* Instructions to follow
For the listing below, give the count of lines containing the string "object" and nothing else.

* Exercise input
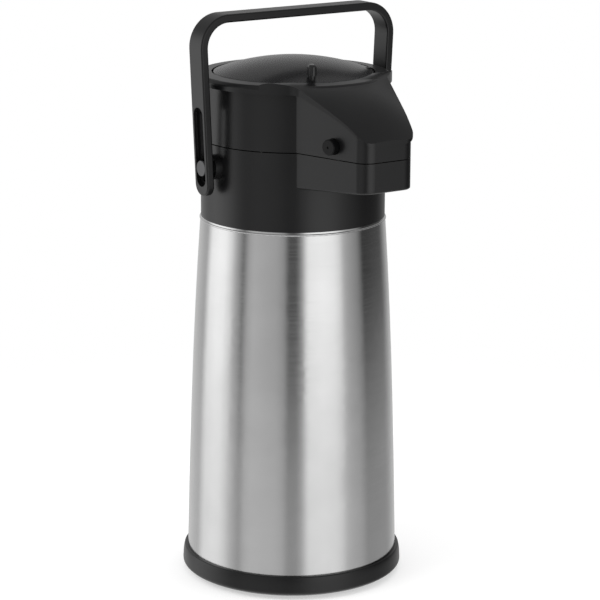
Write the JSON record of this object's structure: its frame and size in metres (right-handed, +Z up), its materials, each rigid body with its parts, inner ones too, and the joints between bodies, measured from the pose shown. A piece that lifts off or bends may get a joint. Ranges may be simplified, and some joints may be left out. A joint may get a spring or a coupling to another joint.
{
  "type": "thermal coffee airpot",
  "caption": "Vacuum-insulated pump airpot: tapered brushed steel body, black collar and hinged lid with press dome, pouring nose, sliding bail handle and swivel base.",
  "frame": {"origin": "on the vessel's axis at the floor, in the middle of the swivel base", "axes": "+Z up, the pouring nose points along -Y, +X to the right seen from in front of the nose"},
  "size_m": [0.1594, 0.1902, 0.4001],
  "materials": {
    "black_plastic": "satin moulded",
    "grey_plastic": "satin moulded",
    "white_plastic": "food grade, satin",
    "steel": "brushed",
    "steel_plain": "plain",
    "spring_steel": "bright",
    "rubber": "matte",
    "silicone": "translucent, matte"
  },
  "bodies": {
    "swivel_base": {"turntable": "black_plastic", "foot_ring": "rubber", "glide_ring": "white_plastic", "swivel_clip": "steel_plain"},
    "flask": {"base_ring": "black_plastic", "body_shell": "steel", "bottom_pan": "steel_plain", "vacuum_seal": "steel_plain", "liner_support": "steel_plain", "vacuum_liner": "steel_plain", "liner_shoulder": "steel_plain", "neck_gasket": "silicone", "neck_nut": "black_plastic", "collar": "black_plastic", "tube_seat": "white_plastic", "dip_tube": "white_plastic", "hinge_pin": "spring_steel"},
    "lid": {"lid_shell": "black_plastic", "lid_floor": "black_plastic", "lid_screws": "spring_steel", "bellows": "rubber", "return_spring": "spring_steel", "stopper": "black_plastic", "stopper_gasket": "silicone", "air_valve": "silicone", "tube_grommet": "silicone", "outlet_pipe": "white_plastic", "spout_nozzle": "black_plastic", "release_spring_left": "spring_steel", "release_spring_right": "spring_steel"},
    "dome": {"press_dome": "black_plastic", "press_plate": "white_plastic"},
    "lock": {"lock_knob": "black_plastic"},
    "release_left": {"release_button_left": "black_plastic", "latch_hook_left": "white_plastic"},
    "release_right": {"release_button_right": "black_plastic", "latch_hook_right": "white_plastic"},
    "handle_pivots": {"handle_pin_left": "grey_plastic", "handle_pin_right": "grey_plastic", "pin_clip_left": "spring_steel", "pin_clip_right": "spring_steel", "handle_washer_left": "white_plastic", "handle_washer_right": "white_plastic"},
    "handle": {"handle": "black_plastic"}
  },
  "joints": [
    {"name": "swivel", "type": "hinge", "parent": "swivel_base", "child": "flask", "pos_m": [0, 0, 0.0046], "axis": [0, 0, 1], "continuous": true},
    {"name": "lid_open", "type": "hinge", "parent": "flask", "child": "lid", "pos_m": [0, 0.0685, 0.3068], "axis": [-1, 0, 0], "range_deg": [0, 20]},
    {"name": "dome_press", "type": "slide", "parent": "lid", "child": "dome", "axis": [0, 0, -1], "range_m": [0, 0.018], "stiffness_N_per_m": 400, "springref_m": -0.004, "deforming": ["bellows", "return_spring"]},
    {"name": "lock_turn", "type": "hinge", "parent": "dome", "child": "lock", "pos_m": [-0.01666, -0.04576, 0.358], "axis": [0, 0, 1], "range_deg": [-90, 0]},
    {"name": "release_press_left", "type": "slide", "parent": "lid", "child": "release_left", "axis": [0.9703, 0.2419, 0], "range_m": [0, 0.003], "stiffness_N_per_m": 300, "springref_m": -0.002, "deforming": ["release_spring_left"]},
    {"name": "release_press_right", "type": "slide", "parent": "lid", "child": "release_right", "axis": [-0.9703, 0.2419, 0], "range_m": [0, 0.003], "stiffness_N_per_m": 300, "springref_m": -0.002, "deforming": ["release_spring_right"]},
    {"name": "handle_swing", "type": "hinge", "parent": "flask", "child": "handle_pivots", "pos_m": [0, 0, 0.2964], "axis": [-1, 0, 0], "range_deg": [-40, 95]},
    {"name": "handle_slide", "type": "slide", "parent": "handle_pivots", "child": "handle", "axis": [0, 0, -1], "range_m": [-0.006, 0.025]}
  ]
}
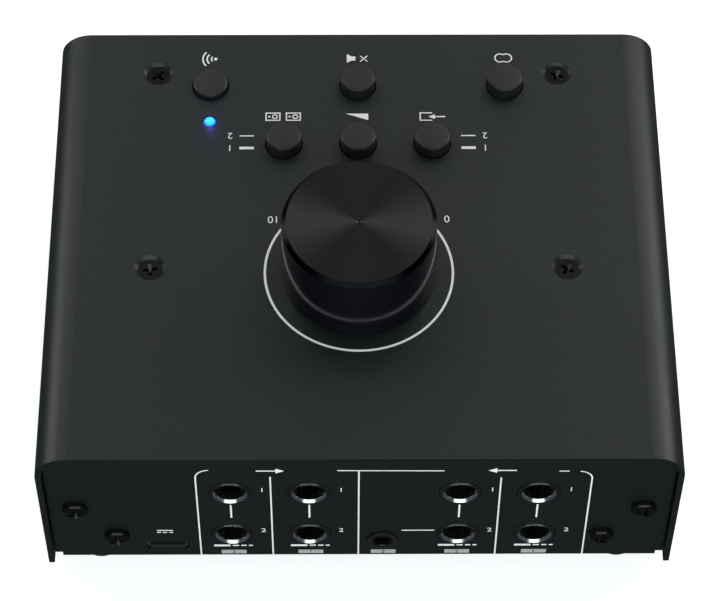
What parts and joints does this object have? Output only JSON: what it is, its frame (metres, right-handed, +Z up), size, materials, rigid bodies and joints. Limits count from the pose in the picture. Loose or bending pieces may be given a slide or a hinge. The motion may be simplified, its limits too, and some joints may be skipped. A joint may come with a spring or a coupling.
{
  "type": "studio monitor controller",
  "caption": "Desktop studio monitor controller: black folded-steel case, large volume knob, push buttons, status lamp and a rear panel of jack sockets.",
  "frame": {"origin": "centre of the footprint on the surface that the feet stand on", "axes": "+Z up, +Y out of the rear panel with the sockets, -Y towards the user, +X to the user's right"},
  "size_m": [0.14, 0.1176, 0.067],
  "materials": {
    "powder_coated_steel": "fine textured matt black powder coat",
    "plated_steel": "zinc plated",
    "black_screw_steel": "glossy black",
    "black_aluminium": "black anodised, spun top face",
    "shaft_steel": "satin",
    "chrome_brass": "chrome plated",
    "contact_bronze": "satin",
    "black_plastic": "satin black",
    "button_plastic": "satin black",
    "switch_plastic": "satin",
    "white_plastic": "natural white",
    "blue_lens": "clear blue lens",
    "board_laminate": "green solder mask",
    "chip_epoxy": "black epoxy",
    "capacitor_aluminium": "satin",
    "rubber": "matt black",
    "ribbon_sleeve": "satin grey"
  },
  "bodies": {
    "housing": {"top_cover": "powder_coated_steel", "base_tray": "powder_coated_steel", "rubber_feet": "rubber", "cover_fixing_brackets": "plated_steel", "case_screws": "black_screw_steel", "jack_bracket_screws": "black_screw_steel", "control_board_posts": "plated_steel", "top_cover_screws": "black_screw_steel", "control_board_screws": "plated_steel", "control_board": "board_laminate", "push_switch_bodies": "switch_plastic", "status_led": "blue_lens", "status_led_spacer": "black_plastic", "status_led_leads": "plated_steel", "pot_can": "plated_steel", "pot_bushing": "plated_steel", "pot_pins": "plated_steel", "pot_washer": "plated_steel", "pot_nut": "plated_steel", "main_board": "board_laminate", "main_board_pillars": "plated_steel", "main_board_screws": "plated_steel", "jack_board_brackets": "plated_steel", "jack_sleeves": "chrome_brass", "jack_contacts": "contact_bronze", "mini_jack_body": "black_plastic", "mini_jack_sleeve": "black_screw_steel", "usb_shell": "plated_steel", "usb_tongue": "black_plastic", "amplifier_chips": "chip_epoxy", "capacitors": "capacitor_aluminium", "radio_module": "board_laminate", "radio_shield": "plated_steel", "ribbon_connectors": "white_plastic", "ribbon_cable": "ribbon_sleeve", "jack_block_1": "black_plastic", "jack_block_2": "black_plastic", "jack_block_3": "black_plastic", "jack_block_4": "black_plastic"},
    "volume_knob": {"knob_shell": "black_aluminium", "knob_hub": "black_plastic", "pot_shaft": "shaft_steel", "pot_wiper": "black_plastic"},
    "wireless_push_button": {"wireless_button": "button_plastic", "wireless_switch_plunger": "white_plastic"},
    "mute_push_button": {"mute_button": "button_plastic", "mute_switch_plunger": "white_plastic"},
    "mono_push_button": {"mono_button": "button_plastic", "mono_switch_plunger": "white_plastic"},
    "monitor_push_button": {"monitor_button": "button_plastic", "monitor_switch_plunger": "white_plastic"},
    "dim_push_button": {"dim_button": "button_plastic", "dim_switch_plunger": "white_plastic"},
    "input_push_button": {"input_button": "button_plastic", "input_switch_plunger": "white_plastic"}
  },
  "joints": [
    {"name": "volume_turn", "type": "hinge", "parent": "housing", "child": "volume_knob", "pos_m": [0, 0.0097, 0.06], "axis": [0, 0, -1], "range_deg": [0, 300]},
    {"name": "wireless_press", "type": "slide", "parent": "housing", "child": "wireless_push_button", "axis": [0, 0, 1], "range_m": [-0.0008, 0.0018]},
    {"name": "mute_press", "type": "slide", "parent": "housing", "child": "mute_push_button", "axis": [0, 0, -1], "range_m": [0, 0.003], "stiffness_N_per_m": 300, "springref_m": -0.002},
    {"name": "mono_press", "type": "slide", "parent": "housing", "child": "mono_push_button", "axis": [0, 0, -1], "range_m": [0, 0.003], "stiffness_N_per_m": 300, "springref_m": -0.002},
    {"name": "monitor_press", "type": "slide", "parent": "housing", "child": "monitor_push_button", "axis": [0, 0, -1], "range_m": [0, 0.003], "stiffness_N_per_m": 300, "springref_m": -0.002},
    {"name": "dim_press", "type": "slide", "parent": "housing", "child": "dim_push_button", "axis": [0, 0, -1], "range_m": [0, 0.003], "stiffness_N_per_m": 300, "springref_m": -0.002},
    {"name": "input_press", "type": "slide", "parent": "housing", "child": "input_push_button", "axis": [0, 0, -1], "range_m": [0, 0.003], "stiffness_N_per_m": 300, "springref_m": -0.002}
  ]
}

* The result
2